This is a small addendum to Gene's commentary on Tissot last night. I have found looking at the reprints of Victorian realistic paintings helps visualise Trollope's characters. Perhap this impulse to see them lies behind the impulse to provide illustrations. Trollope meant us to see real types and people in his novels, and it seems to me he covers a large swathe of types and individuals. Two writers whose books include a wide variety of paintings relevant to Trollope's novels are Christopher Wood and Julian Treuherz.

Ellen Moody

Re: Trollope's taste in women

A another point Trollope also identifies Arabella as big shouldered, tall and blonde. She is in Tissot's picture -- look at the woman to the side of the woman in the center. Probably Trollope himself might have liked the woman in the center. Trollope does not like the supine Junos; repeatedly he depicts them as frigid towards men (certainly this is true of Griselda Grantley). On the other hand, he also distrusts too much elegance. One of the ways in which he creates distrust for Ferdinand Lopez is to tell us the man always looks like a band-box, always impeccably dressed, not a hair or shirt tuck out of place. As a boy Trollope was a clumsy and badly dressed oaf (to others); the caricatures of him as an older man show someone who is not comfortable in tight-fitting elegant clothes at all. He is always bursting out of them. He looks rumpled.

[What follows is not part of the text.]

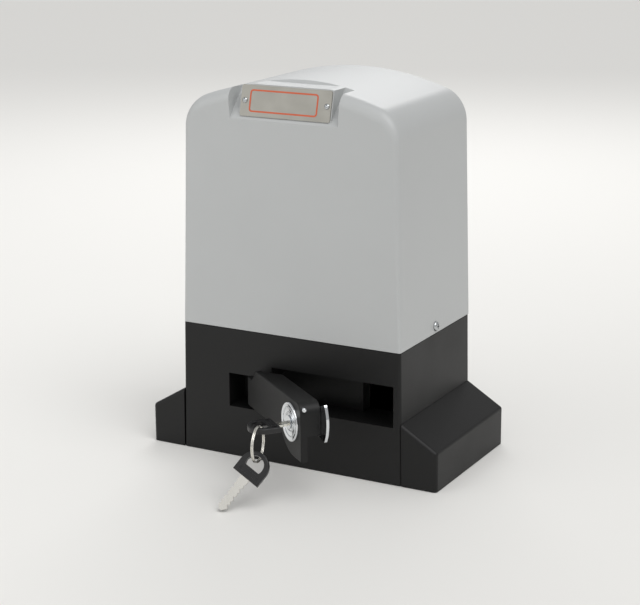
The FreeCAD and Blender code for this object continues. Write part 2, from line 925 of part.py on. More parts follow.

He really had a taste for "quiet" looking women and men. There is a dialogue between Plantagenet and Lady Glencora Palliser in The Prime Minister where she asks him how he can endure that Lady Rosina de Courcy. To look at her is to be bored. Palliser says he doesn't value people for their surface entertainment power. He likes to listen to them as people and as human beings with burdens in life they talk about sincerely, he likes them.

I have found a few of Trollope's types in Millais's paintings. (The problem with all illustrations in this period is the engraving process lost a great many tiny strokes which gave a face its psychological depth). I have a candidate for Lucy Morris in Millais's Music Mistress (reprinted in Christopher Wood's Victorian Panorama, p 132, illustration 135. In a Tissot you can locate Madame Maxes in the less ostentatiously dressed women, only Tissot's women tend to have such whitish skin and low cut dresses. I see Madame Max as suggestively buttoned up. I find something close to Trollope's ideal in a picture by George William Joy in Wood's Panorama, p 219, illustration 231, the fashonable lady on the omnibus, only Trollope would not have her so obviously differentiated from the others by holding expensive flowers. There is a quietly delicate (a shade away from elegance) dark haired, not thin but slender woman, dressed tastefully in cloak and hat, with umbrella, gazing out half-dreamily, but not bothering anyone as she waits for her stop to come.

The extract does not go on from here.